─── DATA

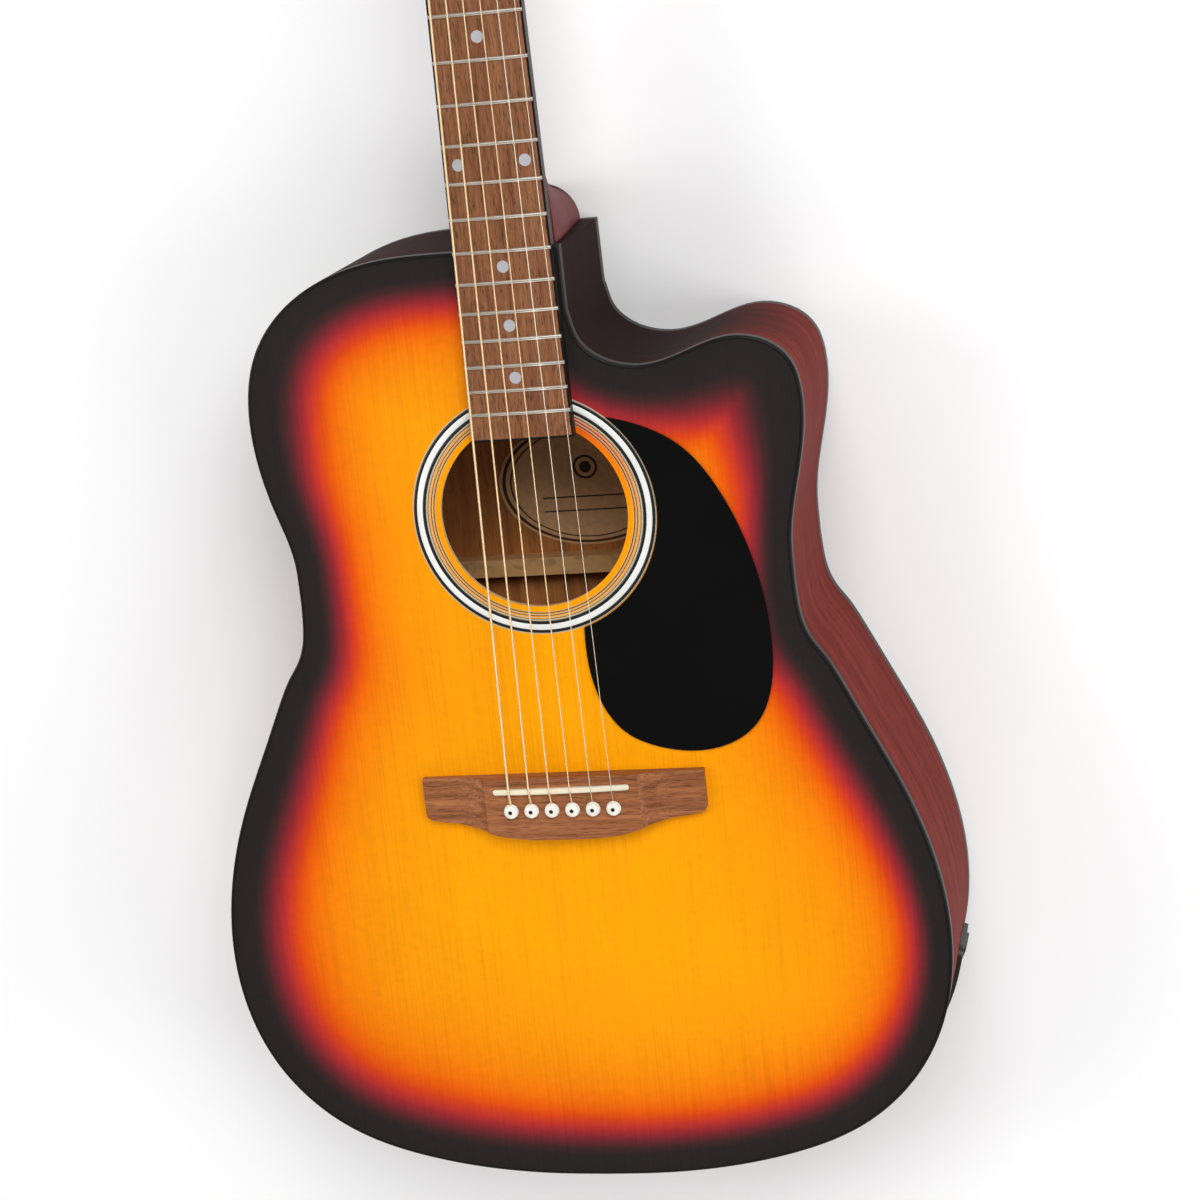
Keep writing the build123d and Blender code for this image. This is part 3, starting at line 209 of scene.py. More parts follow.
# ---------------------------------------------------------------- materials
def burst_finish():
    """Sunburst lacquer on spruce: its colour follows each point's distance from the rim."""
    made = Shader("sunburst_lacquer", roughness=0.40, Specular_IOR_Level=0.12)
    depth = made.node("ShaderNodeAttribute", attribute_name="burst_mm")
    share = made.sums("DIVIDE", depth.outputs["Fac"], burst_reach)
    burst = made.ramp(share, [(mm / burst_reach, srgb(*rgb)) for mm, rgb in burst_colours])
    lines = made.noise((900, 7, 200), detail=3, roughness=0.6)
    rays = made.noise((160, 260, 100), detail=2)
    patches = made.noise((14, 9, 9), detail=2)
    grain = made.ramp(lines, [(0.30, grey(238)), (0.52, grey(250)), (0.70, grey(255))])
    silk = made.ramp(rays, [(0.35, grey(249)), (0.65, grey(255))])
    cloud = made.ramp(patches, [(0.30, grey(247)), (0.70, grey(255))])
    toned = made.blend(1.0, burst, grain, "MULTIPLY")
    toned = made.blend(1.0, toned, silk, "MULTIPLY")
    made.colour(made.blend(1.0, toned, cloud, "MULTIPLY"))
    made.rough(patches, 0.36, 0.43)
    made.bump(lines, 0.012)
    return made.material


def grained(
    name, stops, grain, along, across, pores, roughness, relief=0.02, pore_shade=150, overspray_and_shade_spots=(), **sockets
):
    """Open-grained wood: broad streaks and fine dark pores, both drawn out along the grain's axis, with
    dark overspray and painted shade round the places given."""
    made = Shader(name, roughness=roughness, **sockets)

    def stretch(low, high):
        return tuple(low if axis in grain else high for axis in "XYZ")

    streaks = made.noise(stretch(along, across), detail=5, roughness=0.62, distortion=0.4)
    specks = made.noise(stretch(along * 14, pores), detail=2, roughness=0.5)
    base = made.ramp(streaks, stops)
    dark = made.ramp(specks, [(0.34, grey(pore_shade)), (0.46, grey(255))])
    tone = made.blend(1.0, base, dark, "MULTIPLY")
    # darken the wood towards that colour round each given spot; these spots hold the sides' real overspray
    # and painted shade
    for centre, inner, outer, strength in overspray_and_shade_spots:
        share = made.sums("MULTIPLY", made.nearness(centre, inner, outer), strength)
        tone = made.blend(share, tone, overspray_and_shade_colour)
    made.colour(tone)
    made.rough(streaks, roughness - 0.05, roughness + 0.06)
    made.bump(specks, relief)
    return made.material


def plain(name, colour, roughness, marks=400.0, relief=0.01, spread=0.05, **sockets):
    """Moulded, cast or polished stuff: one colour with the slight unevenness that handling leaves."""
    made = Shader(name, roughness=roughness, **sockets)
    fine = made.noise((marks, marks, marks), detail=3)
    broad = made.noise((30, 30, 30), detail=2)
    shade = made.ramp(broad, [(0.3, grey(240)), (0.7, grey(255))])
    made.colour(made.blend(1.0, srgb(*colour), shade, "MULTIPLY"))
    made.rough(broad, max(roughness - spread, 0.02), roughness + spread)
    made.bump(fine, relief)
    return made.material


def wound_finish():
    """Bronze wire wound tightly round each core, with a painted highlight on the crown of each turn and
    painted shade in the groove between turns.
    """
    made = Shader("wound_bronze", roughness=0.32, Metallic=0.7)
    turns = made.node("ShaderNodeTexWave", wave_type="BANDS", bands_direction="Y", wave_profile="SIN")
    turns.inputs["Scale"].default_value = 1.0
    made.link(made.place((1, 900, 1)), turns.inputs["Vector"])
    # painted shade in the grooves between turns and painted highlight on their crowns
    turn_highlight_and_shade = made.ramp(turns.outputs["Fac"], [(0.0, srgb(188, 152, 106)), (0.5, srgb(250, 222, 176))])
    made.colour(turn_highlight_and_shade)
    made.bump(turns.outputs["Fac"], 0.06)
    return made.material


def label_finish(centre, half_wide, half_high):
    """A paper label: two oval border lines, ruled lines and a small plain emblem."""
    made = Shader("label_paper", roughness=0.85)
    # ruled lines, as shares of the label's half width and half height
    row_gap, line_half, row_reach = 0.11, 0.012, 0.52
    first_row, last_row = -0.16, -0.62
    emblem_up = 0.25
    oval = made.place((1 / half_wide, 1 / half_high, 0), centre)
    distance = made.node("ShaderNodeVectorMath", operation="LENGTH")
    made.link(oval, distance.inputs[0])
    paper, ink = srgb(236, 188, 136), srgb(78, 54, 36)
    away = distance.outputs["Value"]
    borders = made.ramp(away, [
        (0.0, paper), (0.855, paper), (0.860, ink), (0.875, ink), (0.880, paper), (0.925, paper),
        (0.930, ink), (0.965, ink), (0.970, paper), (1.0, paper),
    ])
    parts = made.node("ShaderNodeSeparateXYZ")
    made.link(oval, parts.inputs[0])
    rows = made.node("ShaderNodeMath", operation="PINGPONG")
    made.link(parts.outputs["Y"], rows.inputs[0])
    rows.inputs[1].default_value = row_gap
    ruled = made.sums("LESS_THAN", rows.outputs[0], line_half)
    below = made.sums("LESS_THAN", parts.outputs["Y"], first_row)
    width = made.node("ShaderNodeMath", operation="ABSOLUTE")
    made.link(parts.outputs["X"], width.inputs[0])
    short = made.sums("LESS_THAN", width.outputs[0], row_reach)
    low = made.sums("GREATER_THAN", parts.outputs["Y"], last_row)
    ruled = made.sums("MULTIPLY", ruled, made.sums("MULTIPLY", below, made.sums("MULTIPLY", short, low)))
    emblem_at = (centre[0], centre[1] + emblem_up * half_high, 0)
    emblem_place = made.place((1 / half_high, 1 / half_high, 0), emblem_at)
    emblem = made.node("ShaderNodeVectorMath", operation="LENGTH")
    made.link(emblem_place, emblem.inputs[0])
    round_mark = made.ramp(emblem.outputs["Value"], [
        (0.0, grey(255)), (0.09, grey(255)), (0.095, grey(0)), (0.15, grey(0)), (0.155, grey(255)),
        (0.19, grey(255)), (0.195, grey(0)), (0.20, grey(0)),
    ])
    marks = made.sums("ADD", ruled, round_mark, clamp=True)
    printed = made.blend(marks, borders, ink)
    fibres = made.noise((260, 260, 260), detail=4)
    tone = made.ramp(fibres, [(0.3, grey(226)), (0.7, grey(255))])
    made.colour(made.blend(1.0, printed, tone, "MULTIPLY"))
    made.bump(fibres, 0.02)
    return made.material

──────

Make an exact copy of the listing, including every line.

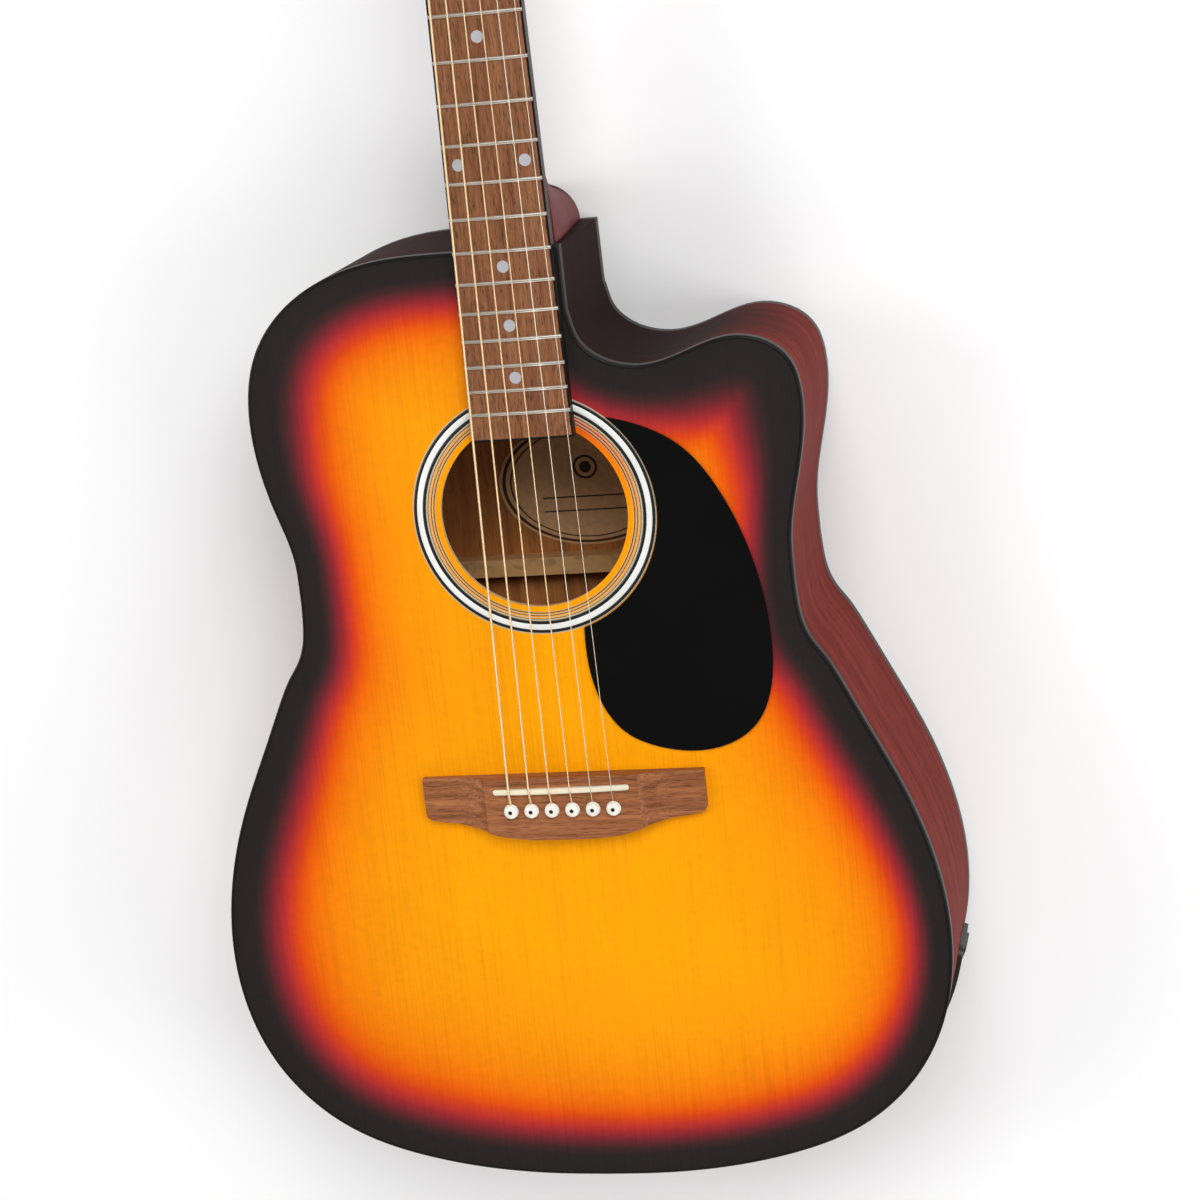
Keep writing the build123d and Blender code for this image. This is part 3, starting at line 209 of scene.py. More parts follow.
# ---------------------------------------------------------------- materials
def burst_finish():
    """Sunburst lacquer on spruce: its colour follows each point's distance from the rim."""
    made = Shader("sunburst_lacquer", roughness=0.40, Specular_IOR_Level=0.12)
    depth = made.node("ShaderNodeAttribute", attribute_name="burst_mm")
    share = made.sums("DIVIDE", depth.outputs["Fac"], burst_reach)
    burst = made.ramp(share, [(mm / burst_reach, srgb(*rgb)) for mm, rgb in burst_colours])
    lines = made.noise((900, 7, 200), detail=3, roughness=0.6)
    rays = made.noise((160, 260, 100), detail=2)
    patches = made.noise((14, 9, 9), detail=2)
    grain = made.ramp(lines, [(0.30, grey(238)), (0.52, grey(250)), (0.70, grey(255))])
    silk = made.ramp(rays, [(0.35, grey(249)), (0.65, grey(255))])
    cloud = made.ramp(patches, [(0.30, grey(247)), (0.70, grey(255))])
    toned = made.blend(1.0, burst, grain, "MULTIPLY")
    toned = made.blend(1.0, toned, silk, "MULTIPLY")
    made.colour(made.blend(1.0, toned, cloud, "MULTIPLY"))
    made.rough(patches, 0.36, 0.43)
    made.bump(lines, 0.012)
    return made.material


def grained(
    name, stops, grain, along, across, pores, roughness, relief=0.02, pore_shade=150, overspray_and_shade_spots=(), **sockets
):
    """Open-grained wood: broad streaks and fine dark pores, both drawn out along the grain's axis, with
    dark overspray and painted shade round the places given."""
    made = Shader(name, roughness=roughness, **sockets)

    def stretch(low, high):
        return tuple(low if axis in grain else high for axis in "XYZ")

    streaks = made.noise(stretch(along, across), detail=5, roughness=0.62, distortion=0.4)
    specks = made.noise(stretch(along * 14, pores), detail=2, roughness=0.5)
    base = made.ramp(streaks, stops)
    dark = made.ramp(specks, [(0.34, grey(pore_shade)), (0.46, grey(255))])
    tone = made.blend(1.0, base, dark, "MULTIPLY")
    # darken the wood towards that colour round each given spot; these spots hold the sides' real overspray
    # and painted shade
    for centre, inner, outer, strength in overspray_and_shade_spots:
        share = made.sums("MULTIPLY", made.nearness(centre, inner, outer), strength)
        tone = made.blend(share, tone, overspray_and_shade_colour)
    made.colour(tone)
    made.rough(streaks, roughness - 0.05, roughness + 0.06)
    made.bump(specks, relief)
    return made.material


def plain(name, colour, roughness, marks=400.0, relief=0.01, spread=0.05, **sockets):
    """Moulded, cast or polished stuff: one colour with the slight unevenness that handling leaves."""
    made = Shader(name, roughness=roughness, **sockets)
    fine = made.noise((marks, marks, marks), detail=3)
    broad = made.noise((30, 30, 30), detail=2)
    shade = made.ramp(broad, [(0.3, grey(240)), (0.7, grey(255))])
    made.colour(made.blend(1.0, srgb(*colour), shade, "MULTIPLY"))
    made.rough(broad, max(roughness - spread, 0.02), roughness + spread)
    made.bump(fine, relief)
    return made.material


def wound_finish():
    """Bronze wire wound tightly round each core, with a painted highlight on the crown of each turn and
    painted shade in the groove between turns.
    """
    made = Shader("wound_bronze", roughness=0.32, Metallic=0.7)
    turns = made.node("ShaderNodeTexWave", wave_type="BANDS", bands_direction="Y", wave_profile="SIN")
    turns.inputs["Scale"].default_value = 1.0
    made.link(made.place((1, 900, 1)), turns.inputs["Vector"])
    # painted shade in the grooves between turns and painted highlight on their crowns
    turn_highlight_and_shade = made.ramp(turns.outputs["Fac"], [(0.0, srgb(188, 152, 106)), (0.5, srgb(250, 222, 176))])
    made.colour(turn_highlight_and_shade)
    made.bump(turns.outputs["Fac"], 0.06)
    return made.material


def label_finish(centre, half_wide, half_high):
    """A paper label: two oval border lines, ruled lines and a small plain emblem."""
    made = Shader("label_paper", roughness=0.85)
    # ruled lines, as shares of the label's half width and half height
    row_gap, line_half, row_reach = 0.11, 0.012, 0.52
    first_row, last_row = -0.16, -0.62
    emblem_up = 0.25
    oval = made.place((1 / half_wide, 1 / half_high, 0), centre)
    distance = made.node("ShaderNodeVectorMath", operation="LENGTH")
    made.link(oval, distance.inputs[0])
    paper, ink = srgb(236, 188, 136), srgb(78, 54, 36)
    away = distance.outputs["Value"]
    borders = made.ramp(away, [
        (0.0, paper), (0.855, paper), (0.860, ink), (0.875, ink), (0.880, paper), (0.925, paper),
        (0.930, ink), (0.965, ink), (0.970, paper), (1.0, paper),
    ])
    parts = made.node("ShaderNodeSeparateXYZ")
    made.link(oval, parts.inputs[0])
    rows = made.node("ShaderNodeMath", operation="PINGPONG")
    made.link(parts.outputs["Y"], rows.inputs[0])
    rows.inputs[1].default_value = row_gap
    ruled = made.sums("LESS_THAN", rows.outputs[0], line_half)
    below = made.sums("LESS_THAN", parts.outputs["Y"], first_row)
    width = made.node("ShaderNodeMath", operation="ABSOLUTE")
    made.link(parts.outputs["X"], width.inputs[0])
    short = made.sums("LESS_THAN", width.outputs[0], row_reach)
    low = made.sums("GREATER_THAN", parts.outputs["Y"], last_row)
    ruled = made.sums("MULTIPLY", ruled, made.sums("MULTIPLY", below, made.sums("MULTIPLY", short, low)))
    emblem_at = (centre[0], centre[1] + emblem_up * half_high, 0)
    emblem_place = made.place((1 / half_high, 1 / half_high, 0), emblem_at)
    emblem = made.node("ShaderNodeVectorMath", operation="LENGTH")
    made.link(emblem_place, emblem.inputs[0])
    round_mark = made.ramp(emblem.outputs["Value"], [
        (0.0, grey(255)), (0.09, grey(255)), (0.095, grey(0)), (0.15, grey(0)), (0.155, grey(255)),
        (0.19, grey(255)), (0.195, grey(0)), (0.20, grey(0)),
    ])
    marks = made.sums("ADD", ruled, round_mark, clamp=True)
    printed = made.blend(marks, borders, ink)
    fibres = made.noise((260, 260, 260), detail=4)
    tone = made.ramp(fibres, [(0.3, grey(226)), (0.7, grey(255))])
    made.colour(made.blend(1.0, printed, tone, "MULTIPLY"))
    made.bump(fibres, 0.02)
    return made.material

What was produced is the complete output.